Alaska map highlighting Denali National Park and Preserve (Photo credit: Wikipedia)

Denali National Park & Preserve is way up in Alaska, and as you may have already gathered there is just one road winding it’s way through the park.

Traveling to Denali National Park & Preserve by Car

The road entrance into the park is along Alaska Highway 3, which is also known as George Parks Highway, some 240 miles to the north of Anchorage, 120 miles to the south of Fairbanks and around 12 miles to the south of Healy (which, incidentally, is the closest year-round community to Denali National Park & Preserve).

The mountaineering headquarters for Denali National Park & Preserve are at Talkeetna, which is approximately 100 miles to the north of Anchorage and 140 miles south of the entrance to the park.

Traveling to Denali National Park & Preserve by Train

The state owned railroad of Alaska linking Anchorage and Fairbanks runs right through the entrance to Denali National Park & Preserve.

Traveling to Denali National Park & Preserve by Plane

Air travel is by far the easiest way to visit Denali National Park & Preserve, then of course you’ll need to hire a car to continue your journey, or jump on the train or bus. You can fly to either Anchorage or Fairbanks for the start of your journey.

Traveling to Denali National Park & Preserve by Bus

There are a number of van and bus services which operate to Denali National Park during the summer on a daily basis from both Anchorage and Fairbanks. Just look for companies which travel along Highway 3 and you’ll be on the right track.

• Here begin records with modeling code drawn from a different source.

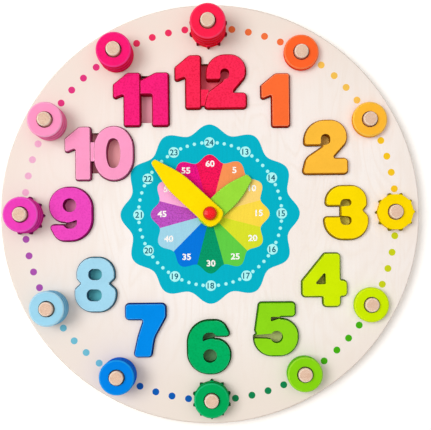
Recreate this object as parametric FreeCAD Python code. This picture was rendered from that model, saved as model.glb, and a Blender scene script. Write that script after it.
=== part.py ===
import FreeCAD, Part
import math
import os
from dataclasses import dataclass, field

# Round wooden teaching clock with lift-out numerals, counting rings on dowel pegs and two free hands.
# Millimetres, +Z up, lying on its back. The origin is the centre of the back face, and 12 o'clock is +Y.

# Board: a front panel with through-cut pockets, glued on a plain backing panel
FRONT_THICKNESS = 6.0
BACK_THICKNESS = 4.0
BOARD_EDGE_CHAMFER = 1.0

# Numerals: one piece each, standing in a pocket of their own outline
NUMERAL_CIRCLE_RADIUS = 95.5
NUMERAL_HEIGHT = 38.4
NUMERAL_STANDS_PROUD = 4.0
NUMERAL_EDGE_CHAMFER = 0.8
BRIDGE_DROP = 0.8
POCKET_GAP = 0.5
NUMERAL_TO_RING = 5.2

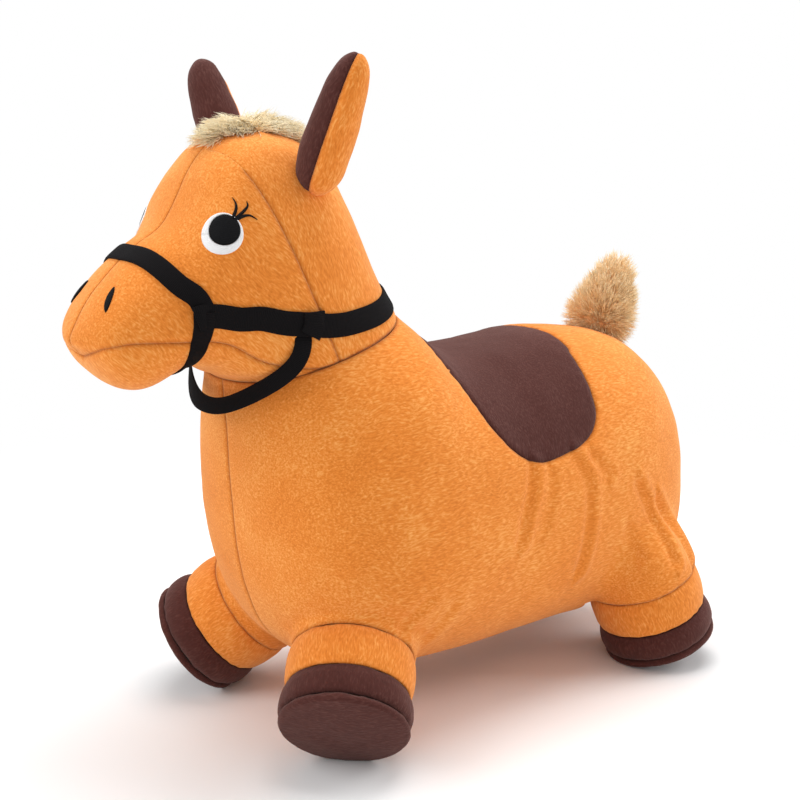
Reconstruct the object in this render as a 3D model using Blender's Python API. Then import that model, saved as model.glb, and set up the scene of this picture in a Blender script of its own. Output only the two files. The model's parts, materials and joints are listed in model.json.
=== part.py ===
"""Bouncy ride-on horse: a one-piece rubber air bladder inside a sewn plush cover.

Metres, +Z up. The horse faces -Y, its left side is +X, and its feet stand on Z = 0.
A section of the body is a rounded oval between a top point and a bottom point on the
middle plane, so a station lists those two points and a half width.
"""
import math

import bmesh
import bpy
from mathutils import Matrix, Vector
from mathutils.bvhtree import BVHTree

# Whole animal
TRUNK_REACH = 0.225
SEAT_HEIGHT = 0.280
TRUNK_HALF_WIDTH = 0.118
FULLNESS = 2.3
HEAD_LENGTH = 0.190
HEAD_RISE = 0.150
NECK_HALF_WIDTH = 0.071
AROUND = 16

# Plush, seams and running room
COVER = 0.003
SEAM_GAP = 0.0003
SEW_LIFT = 0.0005
WELD = 0.00001
LEVEL = 0.01
SHARP = 50.0
OVERRUN = 0.020
HUGE = 1.2

# Trunk from the rump forward, as shares of TRUNK_REACH, SEAT_HEIGHT and TRUNK_HALF_WIDTH
RUMP_TIP_SHARE = (1.0, 0.520)
TRUNK_SHARES = [
    # top y, top z, bottom y, bottom z, half width
    (0.970, 0.690, 1.006, 0.365, 0.300),
    (0.916, 0.806, 0.982, 0.250, 0.490),
    (0.840, 0.898, 0.924, 0.182, 0.640),
    (0.715, 0.970, 0.775, 0.137, 0.780),
    (0.550, 1.004, 0.577, 0.122, 0.885),
    (0.329, 1.014, 0.347, 0.120, 0.932),
    (0.133, 0.998, 0.124, 0.120, 0.950),
    (-0.009, 0.992, -0.111, 0.120, 0.958),
    (-0.089, 0.998, -0.333, 0.125, 0.983),
    (-0.147, 1.010, -0.556, 0.146, 1.000),
    (-0.186, 1.026, -0.710, 0.204, 1.000),
    (-0.220, 1.043, -0.812, 0.286, 0.990),
    (-0.252, 1.061, -0.873, 0.393, 0.970),
    (-0.280, 1.077, -0.907, 0.521, 0.930),
    (-0.303, 1.092, -0.926, 0.661, 0.865),
    (-0.323, 1.107, -0.937, 0.814, 0.770),
    (-0.337, 1.120, -0.943, 0.914, 0.680),
]
NECK_SEAM_BACK_SHARE = (-0.345, 1.130)
NECK_SEAM_FRONT_SHARE = (-0.948, 0.986)

# Neck and head from the neck seam up, measured from that seam's two points,
# as shares of HEAD_LENGTH, HEAD_RISE and NECK_HALF_WIDTH
HEAD_SHARES = [
    # top forward, top up, bottom forward, bottom up, half width
    (0.071, 0.151, 0.067, 0.040, 1.000),
    (0.131, 0.297, 0.098, 0.063, 1.000),
    (0.181, 0.451, 0.125, 0.080, 1.000),
    (0.241, 0.604, 0.151, 0.087, 0.993),
    (0.331, 0.771, 0.167, 0.093, 0.979),
    (0.439, 0.864, 0.183, 0.097, 0.951),
    (0.586, 0.898, 0.198, 0.100, 0.915),
    (0.723, 0.858, 0.219, 0.097, 0.880),
    (0.815, 0.741, 0.240, 0.087, 0.838),
    (0.886, 0.581, 0.266, 0.067, 0.789),
    (0.950, 0.471, 0.298, 0.047, 0.739),
    (1.038, 0.401, 0.346, 0.023, 0.697),
    (1.123, 0.323, 0.398, 0.020, 0.662),
    (1.194, 0.230, 0.456, 0.047, 0.613),
    (1.252, 0.139, 0.511, 0.107, 0.521),
    (1.286, 0.071, 0.563, 0.200, 0.338),
]
MUZZLE_TIP_SHARE = (0.600, 0.262)

# Neck cuff: the neck cover tucks inside the body cover so that it can nod
CUFF_DEPTH = 0.008
CUFF_GROOVE = 0.0065
CUFF_INSET = 0.0055

# Seams of the head cover, as planes through two points of the middle plane
CHEEK_SEAM_TOP_SHARE = (0.77, 0.82)
CHEEK_SEAM_FOOT_SHARE = (0.486, 0.02)
MOUTH_SEAM_NOSE_SHARE = (0.56, 0.23)
MOUTH_SEAM_THROAT_SHARE = (0.09, 0.19)

# Legs: centre of each sole and the way that the sole faces
FRONT_SOLE = (0.1063, -0.1831)
FRONT_TILT = 53.5
FRONT_HEADING = -43.3
REAR_SOLE = (0.0897, 0.1629)
REAR_TILT = 19.9
REAR_HEADING = 69.8
LEG_AROUND = 16
LOBE_AROUND = 10
SOLE_RADIUS = 0.0475
SOLE_LIP = 0.002
SOLE_SEAM_RADIUS = 0.0460
HOOF_RADIUS = 0.0480
BAND_RADIUS = 0.0465
SOLE_SEAM = 0.0055
HOOF_HEIGHT = 0.028
LEG_HEIGHT = 0.060
LEG_GROOVE = 0.0038
LEG_CUFF_DEPTH = 0.008
LEG_CUFF_INSET = 0.0030
LEG_ROOM = 0.0018
LEG_LEAN_ROOM = 0.0035
SOLE_CROWN = 0.0045
SHOULDER_SHARES = [(0.0, 1.0), (0.22, 1.08), (0.50, 1.05), (0.75, 0.84), (0.92, 0.50), (1.0, 0.0)]
SHOULDER_DEPTH = 0.075
SHOULDER_LIP = 0.0010
GROUND_FLAT = 0.0005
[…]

Getting Around Denali National Park & Preserve

Denali National Park & Preserve is open for private vehicles for a little less than 15 miles, as far as the Savage River Bridge. If you want to go further into the park you’ll need to use public transportation, either on a shuttle or on a bus tour. You can also travel through Denali National Park & Preserve by bicycle, which is a very popular way to enjoy the park.

I reckon he’s lost his deposit, don’t you? He could also be in for a long walk.

Cycling in Denali National Park & Preserve

Cyclists may travel on all 92 miles of Denali National Park & Preserve. It’s a fantastic way to enjoy the sights, sounds and smells of the park whilst getting some well needed exercise.  There are a few things you need to keep in mind in order to make cycling the park a safe but enjoyable experience for all.

  • You may cycle on all of the roads, parking areas, campground loops in the park, as well as on the designated bicycle trail which is between the Denali Visitor Center and the Nenana River. You are not permitted to cycle on any of the other trails.
  • Denali National Park & Preserve is in Alaska, which means that the weather – and the road conditions can change quickly. Keep your wits about you, ride in single file, comply with all traffic regulations and stick to the right side of the road.
  • Cycling downhills is much easier than cycling uphills, we all know that, but don’t be tempted to go whizzing down the roads at high speed. There are some very steep sections with blind corners. It has been known for cyclists to end up in the path of oncoming traffic or large animals – you really don’t want to speed round a corner straight into a grizzly bear now do you? No – you really don’t.
  • Whilst we’re on the subject of bears – treat them (and all other wildlife) as if you were on foot. Bears can run faster than you can run, and bears can also run faster than you can pedal.
  • Treat other motorists with respect and care, then they’ll do the same for cyclists.
  • Bike racks are provided at the campgrounds as well as at the visitor centers and rest areas. If you fancy a little day hiking then make sure that you hide your bike well away from the park road, and if you’re going to leave your cycle overnight then make sure that it is tagged with your contact information.

That’s what life should be all about.